The X user reported the post - which has now been deleted along with Connolly’s entire account - as breaching X’s rules which prohibit “threats to inflict physical harm on others, which includes threatening to kill, torture, sexually assault or otherwise hurt someone”.
They then received a generic email from the company stating: “After reviewing the available information, we want to let you know our automated systems found that [Connolly’s X account] hasn’t broken our rules against posting violent threats. We know this isn’t the answer you’re looking for.”
The social media platform has come under intense scrutiny in the wake of the far-right riots that swept across the country last month.
The site’s owner, Elon Musk, used his platform to attack prime minister Keir Starmer during the unrest, calling the Labour leader “#twotierkeir” and claiming “civil war is inevitable”.
Critics say Musk has allowed disinformation to spread on Twitter since his takeover of the platform in 2022. During his tenure, he has let go of around 6,000 staff, or 80 per cent of the workforce, including the entire moderation team. He has also allowed previously banned users like Donald Trump, Andrew Tate, and Tommy Robinson.
The government has since committed to looking into the role social media misinformation played in the riots and the home secretary has said it would “strengthen the requirements for social media companies to take responsibility for the poison proliferated on their platforms with the rollout of the measures in the Online Safety Act”.
Connolly, the wife of West Northamptonshire councillor Raymond Connolly, shared the post in the hours after the Southport killings, having encountered false information online that the perpetrator was a Muslim asylum seeker who had entered the country on a small boat.
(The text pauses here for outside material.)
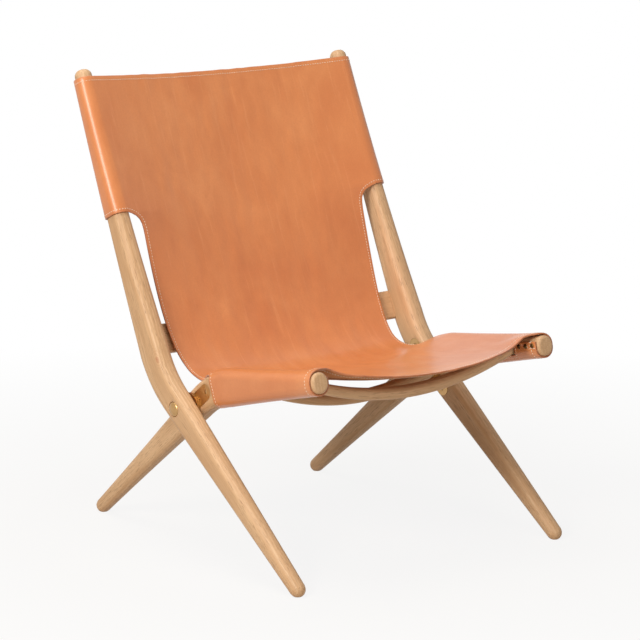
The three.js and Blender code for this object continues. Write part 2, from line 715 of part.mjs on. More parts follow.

Connolly, of Parkfield Avenue in Northampton, wrote: “Mass deportation now, set fire to all the f****** hotels full of the bastards for all I care… If that makes me racist, so be it.”
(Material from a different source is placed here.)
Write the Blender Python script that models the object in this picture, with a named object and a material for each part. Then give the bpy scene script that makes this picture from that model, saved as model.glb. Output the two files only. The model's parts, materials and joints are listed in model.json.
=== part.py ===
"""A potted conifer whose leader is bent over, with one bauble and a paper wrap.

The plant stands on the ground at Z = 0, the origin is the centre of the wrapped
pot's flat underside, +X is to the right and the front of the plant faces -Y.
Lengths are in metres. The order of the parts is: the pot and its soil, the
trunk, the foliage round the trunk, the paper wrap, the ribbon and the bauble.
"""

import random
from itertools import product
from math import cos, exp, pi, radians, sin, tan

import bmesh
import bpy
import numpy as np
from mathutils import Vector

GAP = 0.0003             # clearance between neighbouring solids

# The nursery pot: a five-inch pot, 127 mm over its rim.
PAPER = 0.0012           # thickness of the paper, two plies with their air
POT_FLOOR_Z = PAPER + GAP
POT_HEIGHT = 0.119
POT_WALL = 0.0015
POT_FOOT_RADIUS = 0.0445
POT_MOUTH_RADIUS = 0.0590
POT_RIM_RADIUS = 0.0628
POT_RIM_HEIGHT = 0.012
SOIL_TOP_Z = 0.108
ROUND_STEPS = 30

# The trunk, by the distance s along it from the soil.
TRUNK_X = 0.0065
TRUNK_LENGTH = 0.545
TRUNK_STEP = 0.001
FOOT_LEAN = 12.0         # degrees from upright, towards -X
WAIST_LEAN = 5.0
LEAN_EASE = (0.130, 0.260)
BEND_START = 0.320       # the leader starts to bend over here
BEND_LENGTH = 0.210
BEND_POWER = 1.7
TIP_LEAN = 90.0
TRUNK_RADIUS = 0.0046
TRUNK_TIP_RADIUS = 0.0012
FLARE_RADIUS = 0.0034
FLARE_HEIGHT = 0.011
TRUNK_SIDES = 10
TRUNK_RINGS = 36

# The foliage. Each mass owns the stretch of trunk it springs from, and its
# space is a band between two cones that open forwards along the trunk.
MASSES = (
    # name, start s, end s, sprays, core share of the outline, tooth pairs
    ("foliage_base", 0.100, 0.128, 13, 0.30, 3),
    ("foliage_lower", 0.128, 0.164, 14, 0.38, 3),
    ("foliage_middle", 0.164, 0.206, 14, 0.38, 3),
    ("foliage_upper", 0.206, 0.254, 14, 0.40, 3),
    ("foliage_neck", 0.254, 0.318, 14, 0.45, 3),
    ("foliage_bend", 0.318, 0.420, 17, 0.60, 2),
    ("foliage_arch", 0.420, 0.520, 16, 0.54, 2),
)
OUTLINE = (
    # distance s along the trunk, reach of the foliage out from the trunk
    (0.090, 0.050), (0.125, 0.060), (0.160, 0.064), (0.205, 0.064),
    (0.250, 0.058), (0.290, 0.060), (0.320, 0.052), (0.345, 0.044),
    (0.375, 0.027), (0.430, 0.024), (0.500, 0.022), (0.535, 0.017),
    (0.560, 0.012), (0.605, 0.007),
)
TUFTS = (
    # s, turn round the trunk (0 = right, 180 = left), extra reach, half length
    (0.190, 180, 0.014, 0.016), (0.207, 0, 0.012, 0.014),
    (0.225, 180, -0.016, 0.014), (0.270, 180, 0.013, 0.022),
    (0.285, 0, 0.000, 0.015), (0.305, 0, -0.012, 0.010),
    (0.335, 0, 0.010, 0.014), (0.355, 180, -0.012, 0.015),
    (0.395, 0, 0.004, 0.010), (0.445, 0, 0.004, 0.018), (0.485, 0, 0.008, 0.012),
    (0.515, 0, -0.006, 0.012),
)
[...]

In the days that followed, racist riots broke out across England and Northern Ireland with migrant hotels targeted and set alight in some areas.
She pleaded guilty in a seven-minute hearing on Monday as Judge Adrienne Lucking KC adjourned her case for sentence at Birmingham Crown Court on 17 October.
Judge Lucking told Connolly: “Sentencing will entirely be a matter for the judge on the next occasion, but it’s likely to be a substantial custodial sentence. In the meantime, you are remanded in custody.”
A father-of-three was jailed at Northampton Crown Court for 38 months on 9 August after reposting part of Connolly’s X message. Tyler Kay, 26, of Ellfield Court in Northampton, also admitted a charge of publishing material intended to stir up racial hatred.
Another X user, Andrew Butler, took to the site to share he had reported Kay for the post and also received an automated message saying Kay had not broken its safety policies.
The Independent has contacted X for comment.